14. Faire pression sur le gouvernement pour qu’il améliore la gestion des ressources naturelles, y compris en décidant d’annuler les contrats illégaux ; étudier la possibilité de créer organe permanent de contrôle indépendant responsable de la gestion des ressources naturelles.
15. Entamer avec le gouvernement et le Parlement des discussions sur des plans de paix globaux, notamment pour les Kivus. Lier le soutien aux opérations de l’armée nationale (FARDC) à la mise en œuvre de ces plans.
Aux gouvernements du Rwanda et de l’Ouganda :
16. Soutenir les efforts faits par les autorités congolaises pour prévenir une nouvelle crise dans les Kivus, de manière bilatérale et dans le cadre du mécanisme de la Tripartite +.
À la France, au Royaume-Uni, aux États-Unis, à la Belgique, l’Afrique du Sud, l’UE, la Chine et aux autres importants bailleurs de fonds :
17. Conditionner l’aide à la mise en place d’un nouveau comité de travail sur les défis posés par les problèmes de sécurité et de gouvernance. Dans ce comité, faire notamment pression pour :
(a) des initiatives globales en faveur de la paix dans l’Est, notamment dans les Kivus.
(b) un dépassement des différences d’approches pour ce qui concerne la réforme du secteur de la sécurité ;
(c) la mise en œuvre intégrale de la loi sur le statut de l’opposition, la tenue rapide d’élections libres et crédibles et la consulter de toutes les parties prenantes pour la mise en œuvre effective de la décentralisation.
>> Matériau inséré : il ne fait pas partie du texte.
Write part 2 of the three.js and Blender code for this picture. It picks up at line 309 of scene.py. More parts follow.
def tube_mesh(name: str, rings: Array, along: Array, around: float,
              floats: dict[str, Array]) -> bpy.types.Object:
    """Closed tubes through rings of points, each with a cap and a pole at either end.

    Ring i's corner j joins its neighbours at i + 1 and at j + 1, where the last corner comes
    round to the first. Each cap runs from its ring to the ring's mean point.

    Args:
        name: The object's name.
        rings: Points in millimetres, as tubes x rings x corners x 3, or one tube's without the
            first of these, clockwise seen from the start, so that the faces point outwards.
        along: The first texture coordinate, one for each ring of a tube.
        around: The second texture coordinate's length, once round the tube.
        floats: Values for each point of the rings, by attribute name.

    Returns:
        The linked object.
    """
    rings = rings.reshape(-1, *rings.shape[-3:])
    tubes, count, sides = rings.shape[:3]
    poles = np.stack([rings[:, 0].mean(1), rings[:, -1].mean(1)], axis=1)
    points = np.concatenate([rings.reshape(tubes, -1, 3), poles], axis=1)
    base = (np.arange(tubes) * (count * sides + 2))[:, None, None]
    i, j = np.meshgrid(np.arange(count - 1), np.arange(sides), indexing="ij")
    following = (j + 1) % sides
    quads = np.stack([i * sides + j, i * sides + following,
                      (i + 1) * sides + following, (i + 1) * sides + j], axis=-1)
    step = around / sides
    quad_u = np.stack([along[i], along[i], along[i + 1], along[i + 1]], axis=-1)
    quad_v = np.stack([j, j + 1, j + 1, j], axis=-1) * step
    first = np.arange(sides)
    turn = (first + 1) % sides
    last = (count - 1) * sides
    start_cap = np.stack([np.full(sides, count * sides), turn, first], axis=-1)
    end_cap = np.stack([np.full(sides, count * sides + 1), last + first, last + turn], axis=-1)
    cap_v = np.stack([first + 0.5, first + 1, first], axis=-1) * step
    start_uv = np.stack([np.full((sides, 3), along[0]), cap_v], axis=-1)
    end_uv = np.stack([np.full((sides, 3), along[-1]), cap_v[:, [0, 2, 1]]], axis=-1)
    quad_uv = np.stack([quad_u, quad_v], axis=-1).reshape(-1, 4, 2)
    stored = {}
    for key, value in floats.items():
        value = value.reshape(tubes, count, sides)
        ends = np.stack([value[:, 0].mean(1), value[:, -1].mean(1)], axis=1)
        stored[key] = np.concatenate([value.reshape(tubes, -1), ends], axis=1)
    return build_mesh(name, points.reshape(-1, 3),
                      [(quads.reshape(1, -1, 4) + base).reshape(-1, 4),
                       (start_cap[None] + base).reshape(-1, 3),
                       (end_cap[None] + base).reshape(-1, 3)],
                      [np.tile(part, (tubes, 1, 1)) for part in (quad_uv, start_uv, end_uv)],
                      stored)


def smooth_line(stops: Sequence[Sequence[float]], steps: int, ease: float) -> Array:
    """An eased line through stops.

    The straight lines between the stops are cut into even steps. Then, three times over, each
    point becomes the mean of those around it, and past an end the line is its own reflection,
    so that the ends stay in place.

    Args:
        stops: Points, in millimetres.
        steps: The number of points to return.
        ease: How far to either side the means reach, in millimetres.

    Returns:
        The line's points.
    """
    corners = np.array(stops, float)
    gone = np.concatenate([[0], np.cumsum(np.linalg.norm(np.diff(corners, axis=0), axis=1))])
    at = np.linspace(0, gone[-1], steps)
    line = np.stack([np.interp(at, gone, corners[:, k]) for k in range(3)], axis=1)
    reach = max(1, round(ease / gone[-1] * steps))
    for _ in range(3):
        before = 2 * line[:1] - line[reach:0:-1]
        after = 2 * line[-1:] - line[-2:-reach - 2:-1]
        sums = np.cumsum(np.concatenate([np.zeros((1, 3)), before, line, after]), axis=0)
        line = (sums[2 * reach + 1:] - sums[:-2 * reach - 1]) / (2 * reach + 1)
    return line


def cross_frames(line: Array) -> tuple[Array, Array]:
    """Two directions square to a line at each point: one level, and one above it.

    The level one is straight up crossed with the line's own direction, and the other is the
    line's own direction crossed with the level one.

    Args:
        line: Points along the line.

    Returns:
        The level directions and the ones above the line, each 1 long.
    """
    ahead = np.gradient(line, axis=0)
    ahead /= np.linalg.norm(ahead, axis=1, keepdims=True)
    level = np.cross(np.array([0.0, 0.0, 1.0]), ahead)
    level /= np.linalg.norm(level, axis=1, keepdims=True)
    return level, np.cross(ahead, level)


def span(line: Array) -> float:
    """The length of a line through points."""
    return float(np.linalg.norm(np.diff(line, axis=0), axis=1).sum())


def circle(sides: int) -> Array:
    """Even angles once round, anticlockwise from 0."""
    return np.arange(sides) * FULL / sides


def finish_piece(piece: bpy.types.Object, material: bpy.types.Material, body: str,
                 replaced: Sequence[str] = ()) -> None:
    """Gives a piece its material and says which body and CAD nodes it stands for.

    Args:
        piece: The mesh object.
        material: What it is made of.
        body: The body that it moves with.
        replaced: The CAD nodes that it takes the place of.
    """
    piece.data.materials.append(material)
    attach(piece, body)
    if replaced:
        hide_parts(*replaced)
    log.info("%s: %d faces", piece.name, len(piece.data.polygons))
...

18. Soutenir les efforts faits par le gouvernement pour améliorer la gestion des ressources naturelles, notamment en demandant aux entreprises de respecter les lois congolaises et nationales telles que la loi des États-Unis concernant la pratique de corruption à l’étranger (FCPA), ou la Convention de l’OCDE sur la lutte contre la corruption d'agents publics étrangers dans les transactions commerciales internationales.